PROVIDED DATA
────────────────────
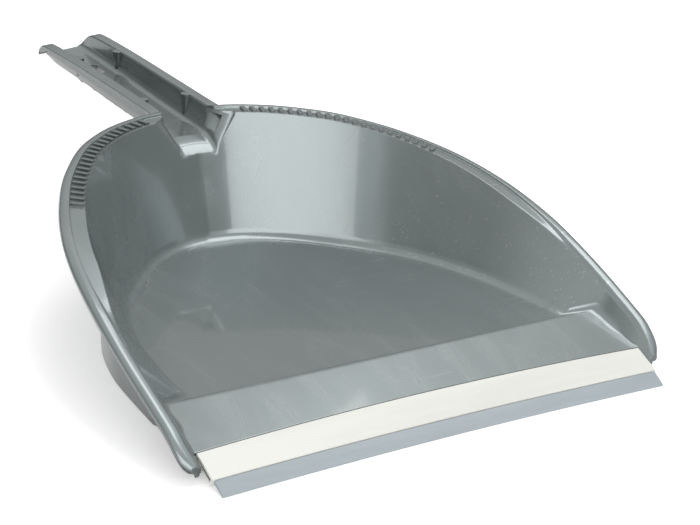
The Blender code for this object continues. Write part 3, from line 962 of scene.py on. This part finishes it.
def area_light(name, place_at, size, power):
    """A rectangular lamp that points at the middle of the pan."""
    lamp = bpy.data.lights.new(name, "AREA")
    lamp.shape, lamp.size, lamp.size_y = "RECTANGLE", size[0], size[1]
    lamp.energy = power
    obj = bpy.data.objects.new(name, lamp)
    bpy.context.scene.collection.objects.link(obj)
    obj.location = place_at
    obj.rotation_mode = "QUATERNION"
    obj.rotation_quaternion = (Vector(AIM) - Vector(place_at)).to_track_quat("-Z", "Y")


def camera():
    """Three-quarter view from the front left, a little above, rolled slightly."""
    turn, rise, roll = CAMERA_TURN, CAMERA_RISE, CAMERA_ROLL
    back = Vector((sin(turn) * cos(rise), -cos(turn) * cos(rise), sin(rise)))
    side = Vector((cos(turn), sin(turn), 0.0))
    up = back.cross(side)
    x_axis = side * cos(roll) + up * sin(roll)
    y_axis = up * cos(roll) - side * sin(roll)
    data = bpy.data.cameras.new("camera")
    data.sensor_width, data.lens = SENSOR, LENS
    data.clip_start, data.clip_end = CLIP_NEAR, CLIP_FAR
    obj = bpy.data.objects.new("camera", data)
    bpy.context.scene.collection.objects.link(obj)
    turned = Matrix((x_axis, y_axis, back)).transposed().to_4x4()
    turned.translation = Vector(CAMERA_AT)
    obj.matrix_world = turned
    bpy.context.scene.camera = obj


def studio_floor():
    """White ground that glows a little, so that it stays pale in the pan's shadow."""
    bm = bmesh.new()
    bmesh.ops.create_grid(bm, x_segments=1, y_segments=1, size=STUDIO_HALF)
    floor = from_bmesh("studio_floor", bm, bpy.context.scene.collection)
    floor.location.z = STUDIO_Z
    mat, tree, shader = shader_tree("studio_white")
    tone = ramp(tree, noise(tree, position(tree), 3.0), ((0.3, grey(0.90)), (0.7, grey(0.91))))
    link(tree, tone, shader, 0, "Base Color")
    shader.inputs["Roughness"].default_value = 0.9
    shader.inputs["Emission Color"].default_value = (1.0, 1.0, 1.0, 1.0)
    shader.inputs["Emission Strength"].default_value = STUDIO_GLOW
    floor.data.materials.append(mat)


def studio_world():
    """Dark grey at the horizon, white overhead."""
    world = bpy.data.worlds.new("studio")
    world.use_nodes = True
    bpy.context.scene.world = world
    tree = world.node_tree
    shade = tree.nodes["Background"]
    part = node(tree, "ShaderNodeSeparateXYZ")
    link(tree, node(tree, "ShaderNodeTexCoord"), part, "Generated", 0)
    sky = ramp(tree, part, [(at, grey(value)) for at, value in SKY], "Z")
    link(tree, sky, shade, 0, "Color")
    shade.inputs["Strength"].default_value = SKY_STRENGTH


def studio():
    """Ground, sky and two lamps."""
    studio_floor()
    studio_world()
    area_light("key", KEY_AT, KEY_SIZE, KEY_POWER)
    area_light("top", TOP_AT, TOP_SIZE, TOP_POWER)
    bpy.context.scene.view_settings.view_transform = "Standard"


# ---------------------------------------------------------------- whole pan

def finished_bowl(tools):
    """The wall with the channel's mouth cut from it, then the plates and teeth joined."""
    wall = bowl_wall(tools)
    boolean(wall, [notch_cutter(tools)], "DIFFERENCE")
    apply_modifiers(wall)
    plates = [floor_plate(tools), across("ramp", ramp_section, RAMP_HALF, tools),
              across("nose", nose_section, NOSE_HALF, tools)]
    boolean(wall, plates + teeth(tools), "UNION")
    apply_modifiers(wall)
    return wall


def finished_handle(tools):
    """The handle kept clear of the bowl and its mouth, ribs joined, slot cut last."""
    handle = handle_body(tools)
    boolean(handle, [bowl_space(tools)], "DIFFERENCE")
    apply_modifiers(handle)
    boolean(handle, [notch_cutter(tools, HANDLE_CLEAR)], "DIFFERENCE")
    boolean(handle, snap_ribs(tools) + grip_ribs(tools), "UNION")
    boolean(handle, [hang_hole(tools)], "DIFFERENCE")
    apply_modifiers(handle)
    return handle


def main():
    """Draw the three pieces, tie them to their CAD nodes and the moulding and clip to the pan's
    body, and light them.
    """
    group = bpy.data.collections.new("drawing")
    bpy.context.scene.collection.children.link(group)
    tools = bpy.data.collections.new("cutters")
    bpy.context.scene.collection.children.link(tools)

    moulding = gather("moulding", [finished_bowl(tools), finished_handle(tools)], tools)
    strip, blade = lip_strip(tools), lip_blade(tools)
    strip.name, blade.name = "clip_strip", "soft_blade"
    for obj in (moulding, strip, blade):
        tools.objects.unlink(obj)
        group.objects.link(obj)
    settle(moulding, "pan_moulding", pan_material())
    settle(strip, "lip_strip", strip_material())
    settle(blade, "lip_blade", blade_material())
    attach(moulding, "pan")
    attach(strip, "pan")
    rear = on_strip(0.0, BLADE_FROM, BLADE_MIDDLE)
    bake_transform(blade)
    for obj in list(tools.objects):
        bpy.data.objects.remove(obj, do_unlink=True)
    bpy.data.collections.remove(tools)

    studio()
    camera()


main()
────────────────────
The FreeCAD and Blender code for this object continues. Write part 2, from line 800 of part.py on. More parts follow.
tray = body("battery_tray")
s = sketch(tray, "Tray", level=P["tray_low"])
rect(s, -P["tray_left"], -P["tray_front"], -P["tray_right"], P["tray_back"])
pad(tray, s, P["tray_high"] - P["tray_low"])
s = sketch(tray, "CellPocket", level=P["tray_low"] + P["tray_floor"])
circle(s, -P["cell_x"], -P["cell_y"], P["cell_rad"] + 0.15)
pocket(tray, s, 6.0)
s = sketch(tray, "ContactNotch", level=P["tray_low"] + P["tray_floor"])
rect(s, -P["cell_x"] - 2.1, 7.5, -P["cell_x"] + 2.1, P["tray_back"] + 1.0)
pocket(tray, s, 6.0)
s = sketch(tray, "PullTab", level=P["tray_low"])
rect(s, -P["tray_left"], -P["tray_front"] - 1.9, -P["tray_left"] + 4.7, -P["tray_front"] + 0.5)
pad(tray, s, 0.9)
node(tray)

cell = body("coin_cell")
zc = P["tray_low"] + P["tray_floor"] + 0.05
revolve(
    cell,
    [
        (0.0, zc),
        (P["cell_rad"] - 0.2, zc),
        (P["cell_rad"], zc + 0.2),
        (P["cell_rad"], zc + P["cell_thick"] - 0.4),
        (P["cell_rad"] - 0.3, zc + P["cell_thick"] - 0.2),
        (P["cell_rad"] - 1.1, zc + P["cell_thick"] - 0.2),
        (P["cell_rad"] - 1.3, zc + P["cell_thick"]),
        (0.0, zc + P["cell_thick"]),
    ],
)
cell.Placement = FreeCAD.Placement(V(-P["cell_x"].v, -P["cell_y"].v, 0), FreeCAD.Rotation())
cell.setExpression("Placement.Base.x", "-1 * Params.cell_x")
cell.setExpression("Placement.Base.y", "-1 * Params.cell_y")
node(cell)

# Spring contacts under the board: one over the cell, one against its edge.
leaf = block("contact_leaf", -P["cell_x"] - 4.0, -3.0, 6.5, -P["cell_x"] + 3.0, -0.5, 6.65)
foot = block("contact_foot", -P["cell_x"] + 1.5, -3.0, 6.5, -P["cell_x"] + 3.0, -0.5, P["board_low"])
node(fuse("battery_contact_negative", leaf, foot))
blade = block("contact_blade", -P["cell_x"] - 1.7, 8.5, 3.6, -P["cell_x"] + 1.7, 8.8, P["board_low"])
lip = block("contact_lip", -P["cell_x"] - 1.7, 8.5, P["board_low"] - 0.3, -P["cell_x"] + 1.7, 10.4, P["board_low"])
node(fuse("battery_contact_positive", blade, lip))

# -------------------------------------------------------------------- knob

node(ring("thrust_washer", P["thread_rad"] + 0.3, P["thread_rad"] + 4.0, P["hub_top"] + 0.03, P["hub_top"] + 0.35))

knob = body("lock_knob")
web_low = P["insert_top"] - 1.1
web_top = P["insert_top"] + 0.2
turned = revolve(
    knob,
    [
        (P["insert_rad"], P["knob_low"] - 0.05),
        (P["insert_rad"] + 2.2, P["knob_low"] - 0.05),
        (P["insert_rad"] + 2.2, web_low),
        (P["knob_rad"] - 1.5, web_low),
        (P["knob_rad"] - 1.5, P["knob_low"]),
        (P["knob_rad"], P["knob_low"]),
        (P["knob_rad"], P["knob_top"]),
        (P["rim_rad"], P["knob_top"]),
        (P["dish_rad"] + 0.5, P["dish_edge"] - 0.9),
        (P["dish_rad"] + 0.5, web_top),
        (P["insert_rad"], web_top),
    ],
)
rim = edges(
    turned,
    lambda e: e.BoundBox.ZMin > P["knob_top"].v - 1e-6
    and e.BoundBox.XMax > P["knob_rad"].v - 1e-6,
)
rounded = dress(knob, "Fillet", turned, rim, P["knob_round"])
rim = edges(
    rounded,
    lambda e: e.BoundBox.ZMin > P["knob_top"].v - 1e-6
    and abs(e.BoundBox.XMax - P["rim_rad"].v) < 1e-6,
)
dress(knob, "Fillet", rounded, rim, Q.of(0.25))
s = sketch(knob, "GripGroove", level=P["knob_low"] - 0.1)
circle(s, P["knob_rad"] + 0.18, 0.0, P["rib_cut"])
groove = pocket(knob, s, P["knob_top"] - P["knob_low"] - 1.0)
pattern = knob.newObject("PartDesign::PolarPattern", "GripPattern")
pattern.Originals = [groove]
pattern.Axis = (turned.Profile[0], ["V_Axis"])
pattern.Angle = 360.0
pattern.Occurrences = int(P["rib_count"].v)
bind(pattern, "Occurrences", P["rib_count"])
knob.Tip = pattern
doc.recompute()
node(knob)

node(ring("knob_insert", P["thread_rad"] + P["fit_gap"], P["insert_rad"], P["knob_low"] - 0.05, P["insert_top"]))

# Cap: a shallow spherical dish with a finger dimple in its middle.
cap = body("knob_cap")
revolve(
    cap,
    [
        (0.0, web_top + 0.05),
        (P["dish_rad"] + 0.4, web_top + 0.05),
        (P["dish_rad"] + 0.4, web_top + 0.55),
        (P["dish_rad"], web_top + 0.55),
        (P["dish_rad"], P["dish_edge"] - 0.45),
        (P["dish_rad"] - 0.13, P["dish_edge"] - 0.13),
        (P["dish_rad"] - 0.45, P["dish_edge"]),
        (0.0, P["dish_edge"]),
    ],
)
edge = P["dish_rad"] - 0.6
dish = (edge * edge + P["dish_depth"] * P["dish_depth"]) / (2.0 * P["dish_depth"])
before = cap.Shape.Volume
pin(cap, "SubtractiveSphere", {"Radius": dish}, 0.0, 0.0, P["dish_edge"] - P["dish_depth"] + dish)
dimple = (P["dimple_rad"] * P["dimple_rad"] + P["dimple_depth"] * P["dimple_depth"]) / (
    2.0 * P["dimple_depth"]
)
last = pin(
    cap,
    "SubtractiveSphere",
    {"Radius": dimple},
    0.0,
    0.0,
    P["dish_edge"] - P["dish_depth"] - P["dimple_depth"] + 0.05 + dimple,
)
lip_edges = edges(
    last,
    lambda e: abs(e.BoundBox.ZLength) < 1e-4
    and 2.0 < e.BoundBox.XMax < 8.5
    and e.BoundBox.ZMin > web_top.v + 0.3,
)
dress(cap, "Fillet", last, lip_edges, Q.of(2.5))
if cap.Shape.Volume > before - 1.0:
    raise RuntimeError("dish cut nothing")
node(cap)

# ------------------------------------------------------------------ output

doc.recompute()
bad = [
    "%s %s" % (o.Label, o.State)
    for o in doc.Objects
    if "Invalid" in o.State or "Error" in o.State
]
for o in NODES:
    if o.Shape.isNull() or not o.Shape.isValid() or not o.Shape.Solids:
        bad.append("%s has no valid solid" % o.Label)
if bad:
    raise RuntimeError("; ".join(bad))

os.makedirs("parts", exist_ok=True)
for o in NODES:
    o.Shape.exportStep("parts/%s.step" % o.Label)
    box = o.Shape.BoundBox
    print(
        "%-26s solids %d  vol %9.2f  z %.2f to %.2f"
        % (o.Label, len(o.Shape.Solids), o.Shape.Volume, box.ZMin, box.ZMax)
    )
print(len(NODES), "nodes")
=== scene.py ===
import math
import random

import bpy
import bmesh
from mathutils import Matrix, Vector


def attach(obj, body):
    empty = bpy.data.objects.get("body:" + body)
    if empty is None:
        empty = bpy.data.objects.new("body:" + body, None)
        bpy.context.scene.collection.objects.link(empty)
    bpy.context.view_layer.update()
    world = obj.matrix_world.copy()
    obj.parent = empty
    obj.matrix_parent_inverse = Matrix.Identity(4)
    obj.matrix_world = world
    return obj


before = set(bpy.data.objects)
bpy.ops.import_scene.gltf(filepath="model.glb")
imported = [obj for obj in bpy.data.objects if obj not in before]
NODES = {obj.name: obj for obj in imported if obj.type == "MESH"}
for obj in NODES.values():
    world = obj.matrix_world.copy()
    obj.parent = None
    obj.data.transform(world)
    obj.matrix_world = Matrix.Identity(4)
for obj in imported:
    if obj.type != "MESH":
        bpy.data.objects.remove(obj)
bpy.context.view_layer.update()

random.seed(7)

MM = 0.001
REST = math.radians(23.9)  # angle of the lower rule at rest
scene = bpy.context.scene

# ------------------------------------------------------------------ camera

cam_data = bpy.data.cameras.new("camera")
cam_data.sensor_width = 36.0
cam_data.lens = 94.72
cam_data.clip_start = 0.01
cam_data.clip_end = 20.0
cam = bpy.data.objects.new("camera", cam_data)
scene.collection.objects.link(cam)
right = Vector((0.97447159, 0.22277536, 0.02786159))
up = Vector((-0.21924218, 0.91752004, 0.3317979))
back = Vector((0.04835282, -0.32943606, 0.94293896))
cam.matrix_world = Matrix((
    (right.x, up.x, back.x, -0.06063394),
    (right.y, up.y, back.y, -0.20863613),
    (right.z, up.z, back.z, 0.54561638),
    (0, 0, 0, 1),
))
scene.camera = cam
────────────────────
INSTRUCTION
Copy out exactly the lines running from the one with "last, lip_edges, Q.of(2.5))" to the one with "obj.parent = None", including both ends, and nothing more.

ANSWER TO THE TASK
dress(cap, "Fillet", last, lip_edges, Q.of(2.5))
if cap.Shape.Volume > before - 1.0:
    raise RuntimeError("dish cut nothing")
node(cap)

# ------------------------------------------------------------------ output

doc.recompute()
bad = [
    "%s %s" % (o.Label, o.State)
    for o in doc.Objects
    if "Invalid" in o.State or "Error" in o.State
]
for o in NODES:
    if o.Shape.isNull() or not o.Shape.isValid() or not o.Shape.Solids:
        bad.append("%s has no valid solid" % o.Label)
if bad:
    raise RuntimeError("; ".join(bad))

os.makedirs("parts", exist_ok=True)
for o in NODES:
    o.Shape.exportStep("parts/%s.step" % o.Label)
    box = o.Shape.BoundBox
    print(
        "%-26s solids %d  vol %9.2f  z %.2f to %.2f"
        % (o.Label, len(o.Shape.Solids), o.Shape.Volume, box.ZMin, box.ZMax)
    )
print(len(NODES), "nodes")
=== scene.py ===
import math
import random

import bpy
import bmesh
from mathutils import Matrix, Vector


def attach(obj, body):
    empty = bpy.data.objects.get("body:" + body)
    if empty is None:
        empty = bpy.data.objects.new("body:" + body, None)
        bpy.context.scene.collection.objects.link(empty)
    bpy.context.view_layer.update()
    world = obj.matrix_world.copy()
    obj.parent = empty
    obj.matrix_parent_inverse = Matrix.Identity(4)
    obj.matrix_world = world
    return obj


before = set(bpy.data.objects)
bpy.ops.import_scene.gltf(filepath="model.glb")
imported = [obj for obj in bpy.data.objects if obj not in before]
NODES = {obj.name: obj for obj in imported if obj.type == "MESH"}
for obj in NODES.values():
    world = obj.matrix_world.copy()
    obj.parent = None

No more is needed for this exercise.